Why this is more dangerous now than it has ever been
In 1957, GIGO was a technical problem. Bad data produced bad output. The fix was better data.
In 2026, GIGO is an organisational risk. Bad data produces authoritative-looking output that influences decisions, shapes strategy, and allocates resources. The fix is not just better data - it is a fundamental change in how organisations think about the relationship between input quality and output trust.
Three things make the current moment uniquely dangerous:
Speed. AI produces output fast enough that there is no natural pause for human review. When a report takes a week to produce, someone reads it carefully. When it takes thirty seconds, it gets skimmed, forwarded, and acted upon.
Volume. The ability to generate analysis at scale means organisations are drowning in output. More output does not mean more insight. It often means more noise - and noise that looks like signal is worse than silence.
Trust transfer. People have learned to trust well-formatted, well-written text. Decades of reading reports from analysts, consultants, and experts have trained us to associate polished prose with reliable thinking. AI exploits that trust transfer mercilessly. The prose is polished. The thinking may not be there at all.
What to do about it
The solution is not to avoid AI. The solution is to treat input quality as the most important variable in any AI deployment - more important than model selection, more important than prompt engineering, more important than the user interface.
This means:
Audit your data before you automate it. If your CRM is a mess, no AI tool will unmess it. It will just produce confident-sounding analysis of your mess.
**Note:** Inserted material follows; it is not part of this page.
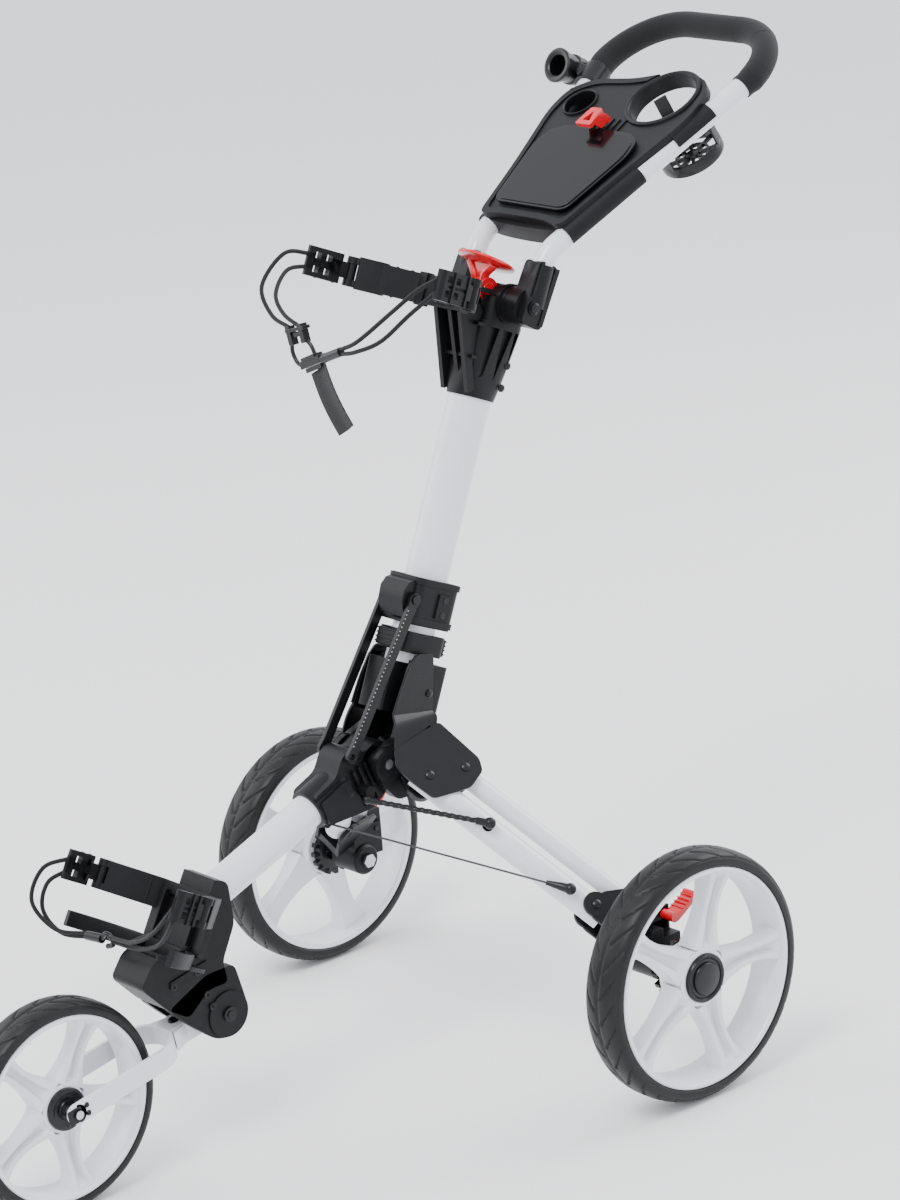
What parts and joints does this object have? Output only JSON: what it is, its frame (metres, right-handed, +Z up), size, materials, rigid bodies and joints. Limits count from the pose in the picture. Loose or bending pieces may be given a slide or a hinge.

Clean the data first or be honest about the limitations of any output.
Define the question before you ask the machine. Spend the fifty-five minutes. What specifically are you trying to learn? What would a good answer look like? What data would you need to answer this question reliably? If the data does not exist, the answer does not exist - no matter how convincing the AI's attempt looks.
Build verification into the pipeline. Every AI output should come with a provenance chain. What data went in? How complete was it? What assumptions were made? If the system cannot tell you where its conclusions came from, you should not trust its conclusions.
Treat confidence as a warning sign, not a reassurance. The more confident an AI output sounds, the more carefully you should check it. Genuine expertise comes with caveats. AI-generated analysis almost never does.
Distil before you decide
This is the principle behind Rubicon Hopper, the intake engine we have built at Rubicon. Hopper does not try to do everything with every piece of data it receives. It distils first. It classifies, extracts what matters, identifies what is missing, and presents a clean, verified picture before any downstream system - human or AI - makes a decision based on it.
The philosophy is simple: the most valuable thing you can do with incoming information is make sure it is worth acting on before you act on it. That means checking sources, flagging gaps, and being honest about confidence levels. It means treating data quality not as a hygiene task that someone else handles, but as the foundational discipline on which everything else depends.
Garbage in, garbage out. The oldest truth in computing. More dangerous now than at any point in its sixty-nine-year history.
The organisations that will get value from AI are not the ones with the best models or the biggest budgets. They are the ones that take the time to ensure what goes in is worth the analysis that comes out.
Everything else is just well-dressed garbage.